Review: York Early Music Festival: Ensemble Villancico, Sir Jack Lyons Concert Hall; I Fagiolini et al, York Minster

This festival has been full of surprises. The latest involved Swedes in music of the Ecuadorian Baroque. Peter Pontvik had his Stockholm-based Ensemble Villancico - eight voices, four players and two dancers - dressed in Latin American style.

But it was not just the costumes. You would never have guessed from their sounds that these were anything other than South Americans, so persuasive was their style.

Once again, we have the missionaries to thank. The Codex Ibarra had been gathering dust in a monastery for 300 years until unearthed six years ago. Its flavours were startling. For this was not European ‘classical’ music foisted on the natives; these were popular, local idioms that you would never have guessed had a sacred purpose.

Much of the music concerned Christmas. A soprano ditty (Una Nueva Tonadilla, the evening’s title), was given with maximum engagement alongside strumming and castanets. At the other extreme, a shepherdess’s song over recorder and drone was utterly haunting. The tutti finale’s title Tambalagumbá, sung on the way to Bethlehem, probably says it all. Sinuous dancing, sometimes bordering on the lascivious, added another dimension. Tasty.
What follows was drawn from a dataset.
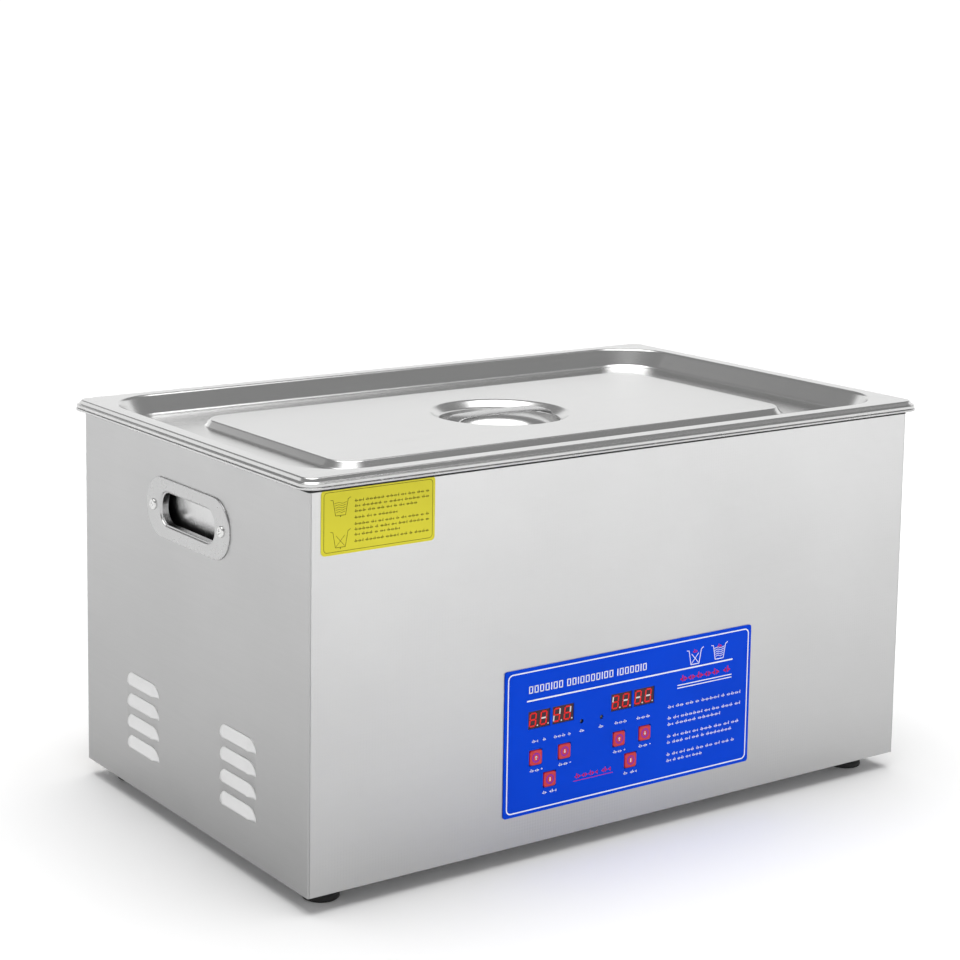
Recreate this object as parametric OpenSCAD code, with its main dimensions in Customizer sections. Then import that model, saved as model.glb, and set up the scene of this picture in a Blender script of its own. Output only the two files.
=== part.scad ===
/* [Overall] */
// Width over the tank's rim, left to right
rim_w = 530; // [515:1:545]
// Depth over the tank's rim, front to back
rim_d = 325; // [318:1:335]
// Height of the lid's flange above the surface
total_h = 280; // [274:1:300]
// How far the drain valve reaches behind the rim
valve_reach = 50; // [46:1:60]

/* [Casing] */
// How far the casing stands inside the rim's edge
casing_inset = 8; // [7:0.5:9]
// Thickness of the casing's sheet
sheet_t = 1; // [0.8:0.1:1.2]
// Drop from the lid's flange to the casing's top edge
rim_drop = 8.5; // [8:0.5:10]
// Width of the open seam beside the front and rear panels
seam = 0.4; // [0.2:0.1:0.6]
// Width of the folded flanges inside the casing
fold_w = 11; // [9:1:14]

/* [Feet] */
// Height of each rubber foot
foot_h = 12; // [10:1:14]
// Radius of a foot where it meets the base
foot_top_r = 12.5; // [11:0.5:15]
// Radius of a foot where it stands
foot_bottom_r = 10.5; // [9:0.5:11]
// Distance from the casing's side to a foot's centre
foot_in = 25; // [20:1:30]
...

I Fagiolini, with similar forces, appeared on the day they were announced as York University’s ensemble-in-residence next year, with their conductor Robert Hollingworth as Reader in the music department.

For this stunningly imaginative multiphony, the performers were arrayed in a circle in the Nave’s centre, with the audience free to walk around and among them. Hollingworth used not merely extra voices from the University Chamber Choir, but renaissance strings, winds and brass supplied by the English Cornett & Sackbut Ensemble, City Musick, Fretwork, and the Rose Consort of Viols.

Alessandro Striggio’s 40-voice motet and the mass based upon it demonstrated to the utmost the terraced dynamic - wave upon wave of glorious tone - that became so beloved of early Baroque composers.

Tallis’s Spem in Alium, inspired by Striggio, sounded more daring, its clarity enhanced by instruments taking some of the voice parts.

But Giovanni Gabrieli’s polychoral Magnificat, as written for St Mark’s, Venice, took the laurels, a glorious sheen that brought the building into thrilling life.